Why must these things be considered as goods, when considered from this point of view? The solution of this problem may be arrived at from the following consideration. When for the first time Intelligence contemplated the Good, this its contemplation split the Good’s unity into multiplicity. Though itself were a single being, this its thought divided the unity because of its inability to grasp it in its entirety. To this it may be answered that Intelligence was not yet such the first time it contemplated the Good. Did it then contemplate the Good without intelligence? Intelligence did not yet see the Good; but Intelligence dwelt near it, was dependent on it, and was turned towards it. Having arrived at its fulness, because it was operating on high, and was trending towards the Good, the movement of Intelligence itself led it to its fulness; since then it was, no longer a single movement, but a movement perfect and complete. It became all things, and possessing self-consciousness, it recognized that itself was all things. It thus became intelligence, which possesses its fulness so as to contain what it should see, and which sees by the light that it receives from Him from whom it derives what it sees. That is why the Good is said to be not only the cause of “being,” but rather the cause of the vision of “being.” As for sense-objects, the sun is the cause that makes them exist, and renders them visible, as it is also the cause of vision, and as however the sun is neither the vision nor the visible objects, likewise the Good is the cause of being and of intelligence, it is a light in respect of the beings that are seen and the Intelligence that sees them; but it is neither the beings nor the Intelligence; it is only their cause; it produces thought by shedding its light on the beings and on Intelligence. It is thus that Intelligence has arrived to fulness, and that on arriving at fulness it has become perfect and has seen. That which preceded its fulness is its principle. But it has another principle (which is the Good), which is somewhat exterior to it, and which gave it its fulness, and while giving it this fulness impressed on it the form (of itself, the Good).
MacKenna
16. But even there we are not to remain always, in that beauty of the multiple; we must make haste yet higher, above this heaven of ours and even that; leaving all else aside we ask in awe “Who produced that realm and how?” Everything There is a single Idea in an individual impression and, informed by The Good, possesses the universal good transcendent over all. Each possessing that Being above, possesses also the total Living-Form in virtue of that transcendent life, possesses, no doubt, much else as well.
But what is the Nature of this Transcendent in view of which and by way of which the Ideas are good?
The best way of putting the question is to ask whether, when Intellectual-Principle looked towards The Good, it had Intellection of that unity as a multiplicity and, itself a unity, plied its Act by breaking into parts what it was too feeble to know as a whole.
No: that would not be Intellection looking upon the Good; it would be a looking void of Intellection.

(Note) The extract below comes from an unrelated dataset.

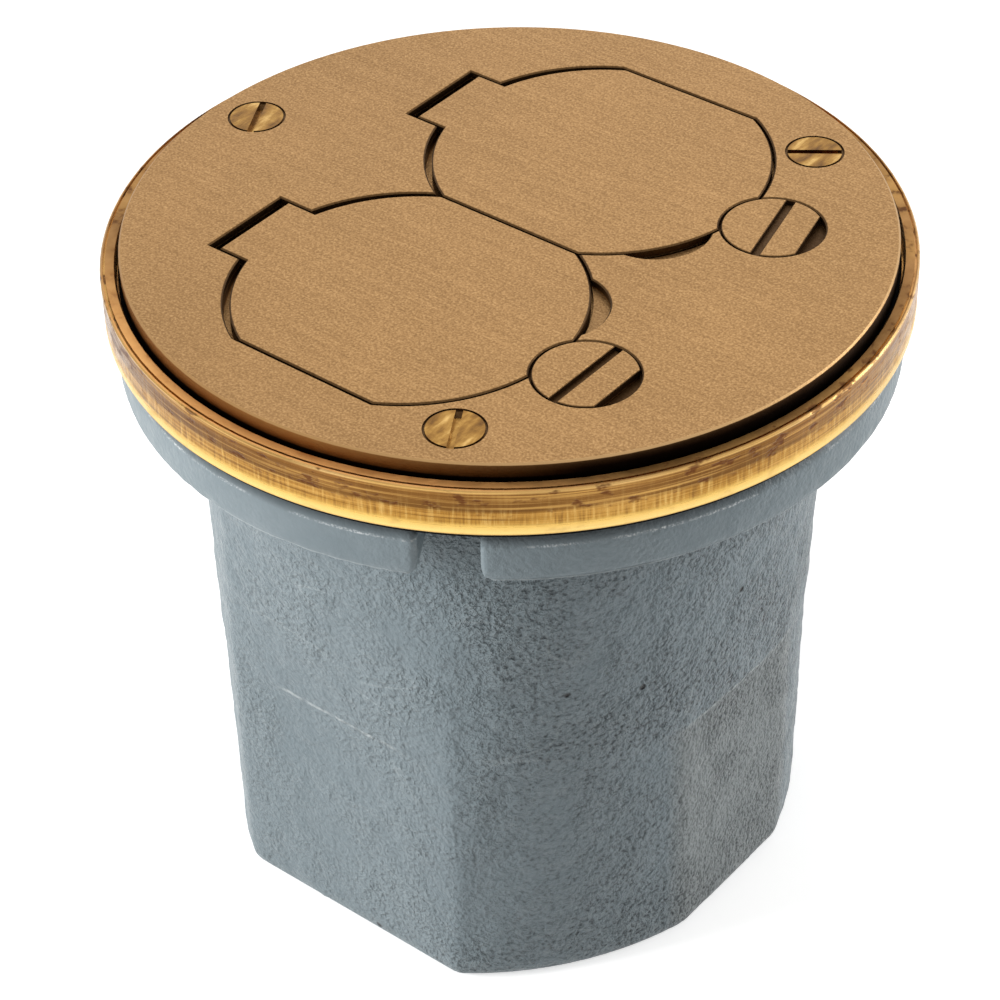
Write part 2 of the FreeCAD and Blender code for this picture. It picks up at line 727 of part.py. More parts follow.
def make_receptacle_face():
    faces = [outlet_window(sign, head_top - EPS, face_top, 0.0) for sign in (1, -1)]
    faces = [break_edges(face, face_top, face_edge_break) for face in faces]
    head = fused([device_block(strap_base, head_top)] + faces)
    groove_half = strap_w / 2 + strap_side_fit
    tools = [block(-groove_half, groove_half, -device_len, device_len, strap_base - EPS, strap_top)]
    for y in outlet_ys:
        tools += blade_slots(y, strap_base - EPS, face_top + EPS)
    return cut_all(head, tools)


def make_receptacle_strap():
    strap = block(-strap_w / 2, strap_w / 2, -strap_len / 2, strap_len / 2, strap_base, strap_top)
    strap = strap.makeFillet(device_round, upright_edges(strap, strap_t))
    z0, z1 = strap_base - EPS, strap_top + EPS
    hole_r = device_screw_r + screw_clear
    half = strap_slot_len / 2 - hole_r
    tools = []
    for y in (boss_y, -boss_y):
        tools.append(block(-half, half, y - hole_r, y + hole_r, z0, z1))
        tools.append(rod(hole_r, z0, z1, half, y))
        tools.append(rod(hole_r, z0, z1, -half, y))
    for y in outlet_ys:
        tools += blade_slots(y, z0, z1, strap_slot_edge)
    return cut_all(strap, tools)


def make_receptacle_base():
    base = device_block(device_base, strap_base)
    underside = [edge for edge in base.Edges if edge.BoundBox.ZMax < device_base + NEAR]
    base = base.makeFillet(base_edge_round, underside)
    half_len = contact_bay_len / 2
    bay_half = terminal_plate_w / 2 + contact_clear
    tools = []
    for sign in (1, -1):
        x = sign * blade_pitch / 2
        tools.append(block(x - contact_bay_w / 2, x + contact_bay_w / 2, -half_len, half_len,
                           contact_bay_low, strap_base + EPS))
        inner, outer = sorted((sign * terminal_bay_x, sign * device_w))
        for y in terminal_ys:
            tools.append(block(inner, outer, y - bay_half, y + bay_half,
                               device_base + terminal_bay_edge, strap_base - terminal_bay_edge))
        start, end = sorted((x, sign * (terminal_bay_x + contact_t + contact_clear)))
        tools.append(block(start, end, -terminal_tab_half - EPS, terminal_tab_half + EPS,
                           contact_bar_low - contact_clear, contact_bar_low + contact_t + contact_clear))
    for y in outlet_ys:
        tools.append(rod(ground_hole_r + earth_sleeve_t + 2 * contact_clear, sleeve_low - 2 * contact_clear,
                         strap_base + EPS, 0, y - ground_offset))
    return cut_all(base, tools)


def make_contact(sign, slot_len):
    """Side contact: a bus bar with a pair of spring fingers at each outlet, and two terminal plates."""
    x = sign * blade_pitch / 2
    low, high = contact_bar_low, contact_bar_low + contact_t
    half_w = contact_bay_w / 2 - contact_clear
    half_len = contact_bay_len / 2 - 1.0
    plate_in, plate_out = sign * terminal_bay_x, sign * (terminal_bay_x + contact_t)
    start, end = sorted((x, plate_out))
    pieces = [block(x - half_w, x + half_w, -half_len, half_len, low, high),
              block(start, end, -terminal_tab_half, terminal_tab_half, low, high)]
    for y in outlet_ys:
        for side in (1, -1):
            inner, outer = sorted((x + side * half_w, x + side * (half_w - contact_t)))
            pieces.append(block(inner, outer, y - slot_len / 2, y + slot_len / 2,
                                low, strap_base - finger_top_gap))
    for y in terminal_ys:
        inner, outer = sorted((plate_in, plate_out))
        pieces.append(block(inner, outer, y - terminal_plate_w / 2, y + terminal_plate_w / 2,
                            device_base + terminal_bay_edge + contact_clear,
                            strap_base - terminal_bay_edge - contact_clear))
    holes = [Part.makeCylinder(terminal_screw_r + thread_fit, 2 * contact_t,
                               V(plate_in - sign * contact_t / 2, y, terminal_z), V(sign, 0, 0))
             for y in terminal_ys]
    return cut_all(fused(pieces), holes)


def make_ground_contact():
    """A socket sleeve below each earth hole, hung from the strap."""
    return Part.makeCompound([
        tube(ground_hole_r + earth_sleeve_t, ground_hole_r, sleeve_low, strap_base, 0, y - ground_offset)
        for y in outlet_ys])


def make_terminal_screws(sign):
    screws = []
    for y in terminal_ys:
        screw = round_head(0, terminal_screw_head_r, terminal_screw_r, contact_t, terminal_head_h)
        screw.rotate(V(0, 0), V(0, 1, 0), sign * 90)
        screw.translate(V(sign * (terminal_bay_x + contact_t), y, terminal_z))
        screws.append(screw)
    return Part.makeCompound(screws)


def make_device_screws():
    screws = []
    for y in (boss_y, -boss_y):
        screw = round_head(strap_top, device_screw_head_r, device_screw_r, device_screw_len, device_head_h)
        screw.translate(V(0, y))
        screws.append(screw)
    return Part.makeCompound(screws)


# ---- inside the box -----------------------------------------------------------------------
def make_box_ground_screw():
    """Hexagon washer-head screw on the floor boss."""
    hex_base = ground_seat + ground_washer_t
    hex_top = hex_base + ground_hex_h
    washer = rod(ground_washer_r, ground_seat, hex_base)
    corners = [polar(ground_screw_head_r, 60 * corner, hex_base) for corner in range(7)]
    hexagon = Part.Face(Part.makePolygon(corners)).extrude(V(0, 0, ground_hex_h))
    shank = rod(ground_screw_r, box_floor_t + screw_nose + EPS, ground_seat)
    half = ground_screw_head_r + EPS
    slot = block(-half, half, -slot_w / 2, slot_w / 2, hex_top - slot_depth, hex_top + EPS)
    screw = fused([washer, hexagon, shank]).cut(slot)
    screw.translate(V(ground_screw_x, ground_screw_y))
    return screw


def make_conduit_plug():
    """Recessed pipe plug with a square socket, screwed flush into the +Y entry."""
    plug = Part.makeCylinder(entry_r - thread_fit, plug_len, V(0, flat_dist, entry_z), V(0, -1, 0))
    plug = plug.makeChamfer(plug_edge_break, [edge for edge in plug.Edges if edge.BoundBox.YLength < NEAR])
    half = plug_socket_w / 2
    floor = flat_dist - plug_socket_depth
    return plug.cut(block(-half, half, floor, flat_dist + EPS, entry_z - half, entry_z + half))


# ---- build --------------------------------------------------------------------------------
def main():
    os.makedirs("parts", exist_ok=True)
    save("box_body", make_box_body())
    save("flange_gasket", make_flange_gasket())
    save("floor_ring", make_floor_ring())
    save("ring_screws", make_ring_screws())
    save("cover_gasket", make_cover_gasket())
    save("cover_plate", make_cover_plate())
    save("cover_screws", make_cover_screws())
    for letter, sign, rest in (("a", 1, lock_rest_a), ("b", -1, 0.0)):
        save("lid_" + letter, make_lid(sign))
        save("lid_pad_" + letter, make_lid_pad(sign))
        save("hinge_pin_" + letter, make_hinge_pin(sign))
        save("lock_disc_" + letter, make_lock_disc(sign, rest))
        save("lock_spring_" + letter, make_spring_washer(sign))
        save("lock_stop_" + letter, make_stop_washer(sign, rest))
        save("lock_clip_" + letter, make_lock_clip(sign, rest))
    save("receptacle_face", make_receptacle_face())
    save("receptacle_strap", make_receptacle_strap())
    save("receptacle_base", make_receptacle_base())
    save("line_contact", make_contact(1, hot_slot_len))
    save("neutral_contact", make_contact(-1, neutral_slot_len))
    save("ground_contact", make_ground_contact())
    save("terminal_screws_brass", make_terminal_screws(1))
    save("terminal_screws_silver", make_terminal_screws(-1))
    save("device_screws", make_device_screws())
    save("box_ground_screw", make_box_ground_screw())
    save("conduit_plug", make_conduit_plug())


main()
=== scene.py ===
# %% [markdown]
# # A brass and cast-iron floor socket box
#
# The object is a round cast box that is set in a floor slab. A turned brass ring closes the gap to the
# flooring, a brass cover sits in the ring, and two hinged lids in the cover give access to a duplex outlet.
# Every solid piece comes from the construction model, in metres and already in its place. This script
# gives each piece its finish, models the fine things that a construction model leaves out, and sets up
# a small studio round it.

# %% Load the construction model
import json
import math

import bmesh
import bpy
from mathutils import Matrix, Vector


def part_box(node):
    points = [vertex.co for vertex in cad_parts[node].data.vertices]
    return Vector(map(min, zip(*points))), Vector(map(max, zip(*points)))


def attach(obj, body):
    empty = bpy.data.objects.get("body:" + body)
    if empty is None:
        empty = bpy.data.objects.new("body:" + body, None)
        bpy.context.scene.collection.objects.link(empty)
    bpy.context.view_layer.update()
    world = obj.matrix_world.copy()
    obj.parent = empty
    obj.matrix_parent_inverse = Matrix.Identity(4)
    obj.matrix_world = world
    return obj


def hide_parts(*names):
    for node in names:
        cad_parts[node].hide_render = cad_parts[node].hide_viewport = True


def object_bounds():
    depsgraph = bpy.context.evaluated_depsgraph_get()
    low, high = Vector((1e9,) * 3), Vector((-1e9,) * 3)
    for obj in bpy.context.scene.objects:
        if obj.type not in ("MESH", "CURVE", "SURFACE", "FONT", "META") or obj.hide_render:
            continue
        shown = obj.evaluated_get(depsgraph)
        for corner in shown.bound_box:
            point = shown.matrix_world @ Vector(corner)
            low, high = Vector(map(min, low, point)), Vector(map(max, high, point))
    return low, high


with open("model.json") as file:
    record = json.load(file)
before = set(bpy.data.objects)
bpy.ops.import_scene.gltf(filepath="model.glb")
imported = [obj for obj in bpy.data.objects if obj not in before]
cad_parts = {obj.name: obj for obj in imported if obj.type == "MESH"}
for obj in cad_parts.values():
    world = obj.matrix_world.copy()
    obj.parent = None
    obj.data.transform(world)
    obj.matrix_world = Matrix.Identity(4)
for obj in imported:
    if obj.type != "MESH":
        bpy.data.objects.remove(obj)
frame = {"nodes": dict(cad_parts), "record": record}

MM = 0.001
cad_low, cad_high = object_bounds()
nodes = frame["nodes"]
print("pieces:", len(nodes), "box:", [round(v / MM, 2) for v in (*cad_low, *cad_high)])

# %% [markdown]
# ## Camera
#
# A product picture of a small thing is taken from a step back with a long lens, so that circles stay
# calm ellipses. The camera here stands half a metre from the cover and looks down on it at about 39
# degrees, from the side where the outlet's length and the locks meet. It is turned a touch about its own
# axis, as a hand-held camera would be. Its frame is built from the looking direction, which is easier to
# reason about than three Euler angles.

# %% Camera
look_azimuth = math.radians(39.42)
look_elevation = math.radians(38.71)
roll = math.radians(-1.46)
camera_place = Vector((280.75 * MM, -345.82 * MM, cad_high[2] + 296.51 * MM))
lens_mm = 112.15
sensor_mm = 36.0


def camera_frame(azimuth, elevation, turn):
    """Right, up and backward directions of a camera that looks down at the object."""
    forward = Vector((-math.sin(azimuth) * math.cos(elevation), math.cos(azimuth) * math.cos(elevation),
                      -math.sin(elevation)))
    right = Vector((math.cos(azimuth), math.sin(azimuth), 0.0))
    up = right.cross(forward)
    turned_right = right * math.cos(turn) + up * math.sin(turn)
    turned_up = up * math.cos(turn) - right * math.sin(turn)
    return turned_right, turned_up, -forward


camera = bpy.data.objects.new("camera", bpy.data.cameras.new("camera"))
bpy.context.scene.collection.objects.link(camera)
axes = Matrix(camera_frame(look_azimuth, look_elevation, roll)).transposed()
camera.matrix_world = Matrix.Translation(camera_place) @ axes.to_4x4()
camera.data.lens = lens_mm
camera.data.sensor_width = sensor_mm
camera.data.clip_start = 10.0 * MM
bpy.context.scene.camera = camera
print("camera at", [round(v / MM, 1) for v in camera.location])

# %% [markdown]
# ## Building materials in code
#
# A material is a small network of nodes. Written one node at a time the network soon takes a page, so
# two helpers keep it short: one adds a node with its settings and inputs, the other starts a material
# and hands back its main shader. Patterns read Object coordinates, which are the piece's own metres, so
# a grain keeps its real size on every piece.

# %% Nodes and materials
def add(tree, kind, inputs=None, **settings):
    """A new node; an input may be a plain value or another node's output."""
    node = tree.nodes.new(kind)
    for key, value in settings.items():
        setattr(node, key, value)
    for key, value in (inputs or {}).items():
        if isinstance(value, bpy.types.NodeSocket):
            tree.links.new(value, node.inputs[key])
        else:
            node.inputs[key].default_value = value
    return node


def new_material(name, metallic, roughness, **sockets):
    material = bpy.data.materials.new(name)
    material.use_nodes = True
    tree = material.node_tree
    shader = tree.nodes["Principled BSDF"]
    shader.inputs["Metallic"].default_value = metallic
    shader.inputs["Roughness"].default_value = roughness
    for key, value in sockets.items():
        shader.inputs[key.replace("_", " ")].default_value = value
    place = add(tree, "ShaderNodeTexCoord").outputs["Object"]
    return material, tree, shader, place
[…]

We must think of it not as looking but as living; dependent upon That, it kept itself turned Thither; all the tendance taking place There and upon That must be a movement teeming with life and must so fill the looking Principle; there is no longer bare Act, there is a filling to saturation. Forthwith Intellectual-Principle becomes all things, knows that fact in virtue of its self-knowing and at once becomes Intellectual-Principle, filled so as to hold within itself that object of its vision, seeing all by the light from the Giver and bearing that Giver with it.
In this way the Supreme may be understood to be the cause at once of essential reality and of the knowing of reality. The sun, cause of the existence of sense-things and of their being seen, is indirectly the cause of sight, without being either the faculty or the object: similarly this Principle, The Good, cause of Being and Intellectual-Principle, is a light appropriate to what is to be seen There and to their seer; neither the Beings nor the Intellectual-Principle, it is their source and by the light it sheds upon both makes them objects of Intellection. This filling procures the existence; after the filling, the being; the existence achieved, the seeing followed: the beginning is that state of not yet having been filled, though there is, also, the beginning which means that the Filling Principle was outside and by that act of filling gave shape to the filled.